Several other officers and supervisors face disciplinary proceedings or suspensions stemming from the party at a Hoboken bar on Aug. 23, the agency said.

“This is a sad day for the Port Authority Police Department,” Executive Director Patrick Foye said in a statement. “We are extremely disappointed by the conduct of the probationary officers involved and appalled by the poor judgment of the Academy staff members in attendance. The Port Authority is justly proud of the history and dedication of its police department and views the conduct in question as deeply troubling.”

The agency investigated after news reports emerged of an out-of-control party at the Texas Arizona Bar and Grill. The officers were terminated for their conduct and for not being truthful during the investigative process, according to a Port Authority spokesman, who would not elaborate on the nature of the conduct.

In addition to the officers who were fired, three other new officers were suspended without pay for 30 days and will have their probationary status extended for a year.

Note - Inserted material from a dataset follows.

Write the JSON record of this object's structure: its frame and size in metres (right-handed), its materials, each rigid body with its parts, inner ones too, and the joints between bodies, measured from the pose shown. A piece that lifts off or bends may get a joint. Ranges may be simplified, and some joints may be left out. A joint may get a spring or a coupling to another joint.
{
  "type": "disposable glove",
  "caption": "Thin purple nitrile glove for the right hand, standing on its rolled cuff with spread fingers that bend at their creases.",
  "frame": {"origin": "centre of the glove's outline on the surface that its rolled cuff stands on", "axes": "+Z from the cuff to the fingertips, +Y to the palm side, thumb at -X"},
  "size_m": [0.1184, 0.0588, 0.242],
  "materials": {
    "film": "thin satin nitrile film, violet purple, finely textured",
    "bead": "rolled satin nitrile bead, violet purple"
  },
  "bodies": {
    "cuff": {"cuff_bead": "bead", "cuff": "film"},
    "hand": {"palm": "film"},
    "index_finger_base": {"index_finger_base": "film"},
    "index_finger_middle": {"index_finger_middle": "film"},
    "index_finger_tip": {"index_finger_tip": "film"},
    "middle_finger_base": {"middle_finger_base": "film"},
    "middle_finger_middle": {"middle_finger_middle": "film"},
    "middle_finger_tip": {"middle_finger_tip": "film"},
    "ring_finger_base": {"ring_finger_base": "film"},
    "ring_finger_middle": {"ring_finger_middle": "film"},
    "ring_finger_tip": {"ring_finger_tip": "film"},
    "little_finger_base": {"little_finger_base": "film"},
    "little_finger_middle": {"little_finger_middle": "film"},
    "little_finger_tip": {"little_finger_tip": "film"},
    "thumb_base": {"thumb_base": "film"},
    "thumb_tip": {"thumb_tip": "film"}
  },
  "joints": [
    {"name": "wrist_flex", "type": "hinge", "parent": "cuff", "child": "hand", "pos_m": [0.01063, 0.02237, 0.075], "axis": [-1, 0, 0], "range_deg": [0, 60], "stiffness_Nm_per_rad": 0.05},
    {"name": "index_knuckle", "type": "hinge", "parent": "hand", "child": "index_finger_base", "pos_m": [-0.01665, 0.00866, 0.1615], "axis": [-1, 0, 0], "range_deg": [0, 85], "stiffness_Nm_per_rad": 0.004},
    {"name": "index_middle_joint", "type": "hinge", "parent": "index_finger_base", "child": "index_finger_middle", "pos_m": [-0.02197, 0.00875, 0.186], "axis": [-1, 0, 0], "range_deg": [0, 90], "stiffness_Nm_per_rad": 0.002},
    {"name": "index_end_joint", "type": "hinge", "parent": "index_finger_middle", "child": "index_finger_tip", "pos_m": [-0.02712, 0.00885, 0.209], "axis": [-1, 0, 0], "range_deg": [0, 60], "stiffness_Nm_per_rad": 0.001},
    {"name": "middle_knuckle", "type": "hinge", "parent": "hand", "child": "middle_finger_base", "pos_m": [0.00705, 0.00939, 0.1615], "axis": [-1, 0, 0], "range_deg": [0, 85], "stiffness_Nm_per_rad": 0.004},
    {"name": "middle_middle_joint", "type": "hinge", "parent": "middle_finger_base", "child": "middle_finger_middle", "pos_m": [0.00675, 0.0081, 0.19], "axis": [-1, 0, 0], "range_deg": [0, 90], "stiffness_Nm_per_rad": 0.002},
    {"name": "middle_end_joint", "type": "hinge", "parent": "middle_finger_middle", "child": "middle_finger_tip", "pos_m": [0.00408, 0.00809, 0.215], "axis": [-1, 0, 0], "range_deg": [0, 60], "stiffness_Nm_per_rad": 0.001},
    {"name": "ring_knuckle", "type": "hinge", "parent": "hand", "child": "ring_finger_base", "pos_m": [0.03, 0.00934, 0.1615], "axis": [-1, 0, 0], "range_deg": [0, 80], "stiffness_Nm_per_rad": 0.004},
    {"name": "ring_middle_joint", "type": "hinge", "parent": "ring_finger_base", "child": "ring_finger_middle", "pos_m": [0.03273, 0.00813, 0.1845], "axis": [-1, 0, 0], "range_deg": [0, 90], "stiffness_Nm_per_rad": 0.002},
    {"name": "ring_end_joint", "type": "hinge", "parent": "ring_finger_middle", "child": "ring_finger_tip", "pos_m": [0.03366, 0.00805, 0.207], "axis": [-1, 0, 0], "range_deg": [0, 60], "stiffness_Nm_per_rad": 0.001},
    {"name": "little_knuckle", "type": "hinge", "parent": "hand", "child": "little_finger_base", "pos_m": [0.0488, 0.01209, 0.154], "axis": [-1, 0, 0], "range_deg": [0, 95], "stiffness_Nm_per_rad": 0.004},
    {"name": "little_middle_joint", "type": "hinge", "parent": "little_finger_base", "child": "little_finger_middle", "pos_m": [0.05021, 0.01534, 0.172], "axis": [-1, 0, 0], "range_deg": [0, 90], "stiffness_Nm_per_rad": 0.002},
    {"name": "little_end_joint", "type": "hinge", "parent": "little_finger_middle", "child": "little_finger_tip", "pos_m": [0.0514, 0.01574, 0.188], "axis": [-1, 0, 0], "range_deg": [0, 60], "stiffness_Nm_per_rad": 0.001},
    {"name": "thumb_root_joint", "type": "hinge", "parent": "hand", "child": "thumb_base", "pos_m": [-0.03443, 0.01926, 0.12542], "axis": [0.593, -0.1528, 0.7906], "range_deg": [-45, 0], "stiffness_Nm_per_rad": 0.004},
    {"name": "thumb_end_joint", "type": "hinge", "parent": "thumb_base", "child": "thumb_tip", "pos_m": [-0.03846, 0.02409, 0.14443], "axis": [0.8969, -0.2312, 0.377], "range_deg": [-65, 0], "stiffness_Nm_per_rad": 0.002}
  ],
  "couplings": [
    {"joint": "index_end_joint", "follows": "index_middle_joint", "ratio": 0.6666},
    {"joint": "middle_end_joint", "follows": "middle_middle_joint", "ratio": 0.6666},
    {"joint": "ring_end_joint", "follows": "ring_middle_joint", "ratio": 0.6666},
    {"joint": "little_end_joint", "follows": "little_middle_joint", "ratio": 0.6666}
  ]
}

Three supervisors and two other officers will face disciplinary proceedings.

No names were released.

The cost of training a Port Authority police officer is about $36,000, an agency spokesman said. (Emphasis mine.) The Port Authority operates bridges, tunnels, airports and ports in the New York metropolitan area as well as the World Trade Center site in lower Manhattan.

Not surprisingly, The New York Post had more details on the behavior at the rookies’ graduation party:

Nine rookie Port Authority cops were fired for “running wild” at a drunken graduation party — where some of them grabbed a woman’s butt, disobeyed their bosses and arrogantly flashed their badges to get out of trouble, sources said on Friday.

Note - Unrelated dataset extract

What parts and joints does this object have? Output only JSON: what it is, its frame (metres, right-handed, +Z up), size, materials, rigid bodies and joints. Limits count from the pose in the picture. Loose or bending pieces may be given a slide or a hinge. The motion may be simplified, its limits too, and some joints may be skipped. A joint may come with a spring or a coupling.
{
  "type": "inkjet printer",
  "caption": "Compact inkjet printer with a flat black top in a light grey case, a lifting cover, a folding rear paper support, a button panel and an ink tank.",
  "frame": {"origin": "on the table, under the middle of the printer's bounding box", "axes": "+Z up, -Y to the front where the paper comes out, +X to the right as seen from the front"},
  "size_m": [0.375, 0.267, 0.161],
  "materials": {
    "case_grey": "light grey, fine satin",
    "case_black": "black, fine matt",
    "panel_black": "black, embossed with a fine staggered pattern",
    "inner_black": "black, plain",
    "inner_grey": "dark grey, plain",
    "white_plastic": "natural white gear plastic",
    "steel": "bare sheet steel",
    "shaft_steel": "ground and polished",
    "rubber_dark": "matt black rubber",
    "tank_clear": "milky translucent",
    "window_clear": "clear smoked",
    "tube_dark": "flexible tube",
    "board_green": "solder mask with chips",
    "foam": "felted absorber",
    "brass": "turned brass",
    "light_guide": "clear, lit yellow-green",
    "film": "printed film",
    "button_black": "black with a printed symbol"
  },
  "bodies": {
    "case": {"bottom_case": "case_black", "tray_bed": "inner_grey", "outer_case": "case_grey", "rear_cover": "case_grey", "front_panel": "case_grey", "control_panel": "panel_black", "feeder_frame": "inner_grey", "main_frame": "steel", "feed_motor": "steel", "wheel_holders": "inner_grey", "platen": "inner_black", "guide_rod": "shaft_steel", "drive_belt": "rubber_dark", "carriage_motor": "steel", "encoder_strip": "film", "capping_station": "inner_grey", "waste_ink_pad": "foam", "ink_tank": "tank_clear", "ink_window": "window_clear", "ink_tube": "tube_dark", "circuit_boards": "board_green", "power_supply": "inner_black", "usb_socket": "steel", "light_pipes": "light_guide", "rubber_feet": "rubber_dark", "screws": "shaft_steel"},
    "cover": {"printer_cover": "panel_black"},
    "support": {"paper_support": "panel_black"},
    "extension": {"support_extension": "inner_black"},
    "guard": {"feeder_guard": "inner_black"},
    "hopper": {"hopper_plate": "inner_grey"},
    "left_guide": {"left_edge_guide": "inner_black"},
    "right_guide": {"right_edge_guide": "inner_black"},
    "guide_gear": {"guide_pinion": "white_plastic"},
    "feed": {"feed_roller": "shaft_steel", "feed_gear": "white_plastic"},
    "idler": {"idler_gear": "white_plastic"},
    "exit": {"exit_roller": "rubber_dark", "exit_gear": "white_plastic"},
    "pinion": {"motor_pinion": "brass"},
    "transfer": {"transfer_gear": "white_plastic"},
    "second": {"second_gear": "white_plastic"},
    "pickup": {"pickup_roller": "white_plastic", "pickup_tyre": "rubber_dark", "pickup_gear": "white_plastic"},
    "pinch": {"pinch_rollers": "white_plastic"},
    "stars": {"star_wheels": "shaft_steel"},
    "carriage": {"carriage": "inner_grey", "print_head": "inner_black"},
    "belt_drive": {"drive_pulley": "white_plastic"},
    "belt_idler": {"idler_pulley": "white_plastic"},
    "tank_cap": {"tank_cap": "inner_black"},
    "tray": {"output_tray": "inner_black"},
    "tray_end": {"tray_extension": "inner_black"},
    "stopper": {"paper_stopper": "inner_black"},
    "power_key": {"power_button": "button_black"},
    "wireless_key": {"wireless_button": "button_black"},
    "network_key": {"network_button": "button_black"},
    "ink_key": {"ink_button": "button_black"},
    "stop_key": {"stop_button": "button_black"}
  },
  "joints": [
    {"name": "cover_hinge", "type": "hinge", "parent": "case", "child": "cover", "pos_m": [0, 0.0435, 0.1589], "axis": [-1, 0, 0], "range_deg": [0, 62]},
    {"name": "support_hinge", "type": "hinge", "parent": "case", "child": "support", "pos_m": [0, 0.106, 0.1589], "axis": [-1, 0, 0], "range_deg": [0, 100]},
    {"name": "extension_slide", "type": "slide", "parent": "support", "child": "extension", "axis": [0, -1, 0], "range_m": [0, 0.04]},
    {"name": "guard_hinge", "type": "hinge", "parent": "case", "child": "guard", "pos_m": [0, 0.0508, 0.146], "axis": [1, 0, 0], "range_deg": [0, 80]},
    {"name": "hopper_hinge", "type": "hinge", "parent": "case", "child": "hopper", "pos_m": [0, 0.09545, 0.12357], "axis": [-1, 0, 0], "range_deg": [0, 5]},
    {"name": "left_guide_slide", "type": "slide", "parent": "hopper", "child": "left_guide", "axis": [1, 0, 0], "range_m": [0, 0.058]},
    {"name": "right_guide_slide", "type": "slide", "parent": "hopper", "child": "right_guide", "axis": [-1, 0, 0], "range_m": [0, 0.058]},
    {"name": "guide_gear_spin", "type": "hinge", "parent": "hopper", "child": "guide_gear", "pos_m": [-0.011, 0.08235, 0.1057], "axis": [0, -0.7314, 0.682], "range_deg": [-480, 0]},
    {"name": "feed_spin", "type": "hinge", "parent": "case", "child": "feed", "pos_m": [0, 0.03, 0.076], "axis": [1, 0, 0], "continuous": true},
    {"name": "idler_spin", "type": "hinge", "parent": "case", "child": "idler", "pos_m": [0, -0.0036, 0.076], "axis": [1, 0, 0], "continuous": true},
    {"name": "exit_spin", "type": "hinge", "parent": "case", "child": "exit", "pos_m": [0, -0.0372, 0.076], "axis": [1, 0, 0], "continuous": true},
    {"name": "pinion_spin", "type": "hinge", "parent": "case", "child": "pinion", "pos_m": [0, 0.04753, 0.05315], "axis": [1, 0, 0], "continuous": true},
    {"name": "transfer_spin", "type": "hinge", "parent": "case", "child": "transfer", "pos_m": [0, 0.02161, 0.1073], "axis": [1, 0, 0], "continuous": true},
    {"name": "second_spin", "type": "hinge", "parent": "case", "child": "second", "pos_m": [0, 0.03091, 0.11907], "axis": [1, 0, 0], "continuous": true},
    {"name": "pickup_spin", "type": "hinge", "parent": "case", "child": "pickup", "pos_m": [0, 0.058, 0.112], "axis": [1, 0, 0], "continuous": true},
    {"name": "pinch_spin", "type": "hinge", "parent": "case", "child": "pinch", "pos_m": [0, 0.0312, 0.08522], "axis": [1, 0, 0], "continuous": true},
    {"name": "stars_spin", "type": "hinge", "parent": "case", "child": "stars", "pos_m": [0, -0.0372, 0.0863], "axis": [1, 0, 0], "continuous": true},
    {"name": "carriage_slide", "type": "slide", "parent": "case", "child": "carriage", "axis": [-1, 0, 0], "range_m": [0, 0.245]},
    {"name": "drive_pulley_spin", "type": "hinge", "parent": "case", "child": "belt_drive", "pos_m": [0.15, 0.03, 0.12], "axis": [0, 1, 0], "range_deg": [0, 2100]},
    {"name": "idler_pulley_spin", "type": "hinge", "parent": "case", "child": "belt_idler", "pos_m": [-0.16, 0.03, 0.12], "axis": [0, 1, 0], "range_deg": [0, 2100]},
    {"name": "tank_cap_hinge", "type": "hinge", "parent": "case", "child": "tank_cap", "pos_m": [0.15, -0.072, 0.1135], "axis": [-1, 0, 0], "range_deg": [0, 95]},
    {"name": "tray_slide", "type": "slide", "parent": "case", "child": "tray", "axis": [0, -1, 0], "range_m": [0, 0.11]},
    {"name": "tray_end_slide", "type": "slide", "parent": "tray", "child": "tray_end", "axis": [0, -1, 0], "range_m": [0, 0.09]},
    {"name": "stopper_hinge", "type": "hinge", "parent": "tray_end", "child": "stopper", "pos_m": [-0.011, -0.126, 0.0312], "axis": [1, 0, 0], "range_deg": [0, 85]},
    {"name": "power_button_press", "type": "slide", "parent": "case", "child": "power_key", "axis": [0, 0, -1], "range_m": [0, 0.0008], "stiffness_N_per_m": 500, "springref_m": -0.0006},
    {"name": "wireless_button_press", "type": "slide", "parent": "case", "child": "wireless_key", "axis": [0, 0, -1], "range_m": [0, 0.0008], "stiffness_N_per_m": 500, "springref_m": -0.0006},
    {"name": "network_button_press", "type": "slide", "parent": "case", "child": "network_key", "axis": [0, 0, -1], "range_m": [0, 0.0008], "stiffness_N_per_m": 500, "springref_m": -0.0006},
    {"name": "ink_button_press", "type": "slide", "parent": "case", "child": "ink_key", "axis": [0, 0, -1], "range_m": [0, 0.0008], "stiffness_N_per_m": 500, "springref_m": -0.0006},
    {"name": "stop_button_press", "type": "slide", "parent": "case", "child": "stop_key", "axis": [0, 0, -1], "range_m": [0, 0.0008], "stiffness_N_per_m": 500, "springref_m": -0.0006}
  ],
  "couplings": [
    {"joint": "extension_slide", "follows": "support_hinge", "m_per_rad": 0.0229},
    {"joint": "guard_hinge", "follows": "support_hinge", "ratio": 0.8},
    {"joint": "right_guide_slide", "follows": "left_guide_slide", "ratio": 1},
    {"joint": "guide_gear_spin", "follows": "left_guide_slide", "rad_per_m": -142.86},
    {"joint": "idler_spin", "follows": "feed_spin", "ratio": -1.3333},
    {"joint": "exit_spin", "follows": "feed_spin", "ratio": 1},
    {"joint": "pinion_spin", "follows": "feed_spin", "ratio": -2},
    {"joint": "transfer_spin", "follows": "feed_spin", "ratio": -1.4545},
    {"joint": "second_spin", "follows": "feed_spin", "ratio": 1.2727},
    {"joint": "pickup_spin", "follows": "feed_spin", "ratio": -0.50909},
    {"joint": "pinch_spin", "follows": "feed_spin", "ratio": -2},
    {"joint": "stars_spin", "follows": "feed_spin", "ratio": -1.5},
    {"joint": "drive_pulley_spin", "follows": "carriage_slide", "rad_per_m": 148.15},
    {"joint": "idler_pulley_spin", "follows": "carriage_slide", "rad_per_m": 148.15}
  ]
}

But the celebration turned into a booze-soaked mess when some of the newbie officers got drunk, hopped behind the bar and began pouring their own beers while still in uniform, the sources said.

Other officers trashed the bathroom and touched a female’s behind “inappropriately,” the sources said.

When a bartender asked them to calm down, the cocky rookies flashed their badges and explained they were allowed to act like jerks because they were cops, the sources said.

The bartender called Hoboken police, but the revelers were so out of control, they had to summon PA cops to the scene, sources said.

Even then, the rowdies ignored their supervisors and acted “drunkenly defiant,” according to a PA source.

“They were running wild…They brought shame and disrespect to the department,” the source said.

Not long after, investigators demanded some of the officers hand over their cellphones, some of which had been used to record the post-graduation shenanigans. (Always convenient to have employees who have violated policy / engaged in misconduct document their own issues – comment mine.) Nine of the officers, some of them women, have since been fired.

Three supervisors — including a lieutenant who was also drunk — also face disciplinary action following the drunken celebration. Three other rookie officers were also suspended without pay for 30 days, the sources said.

The investigation, which was headed by the Police Integrity Unit of the Port Authority Inspector General, began on Aug. 23.

“Let the message be clear…police officers will be held to a high standard of conduct befitting their roles,” Port Authority Chairman John Degnan said.

Clearly, the cost of being drunk in business and work can result in lost jobs and ruined reputations for the individuals who cross the line in their imbibing; and negatively impact the reputations of their respective organizations as well.

In the Port Authority case, the lost cost of training alone (not counting recruitment costs) for the 9 terminated rookie officers was $324,000. Regardless of the size of the organization, that is a large overhead cost loss to any organization’s bottom line.

How will you and your team encourage sober conduct at business and workplace events to save both financial and reputational costs this week and beyond for all, in business and at work?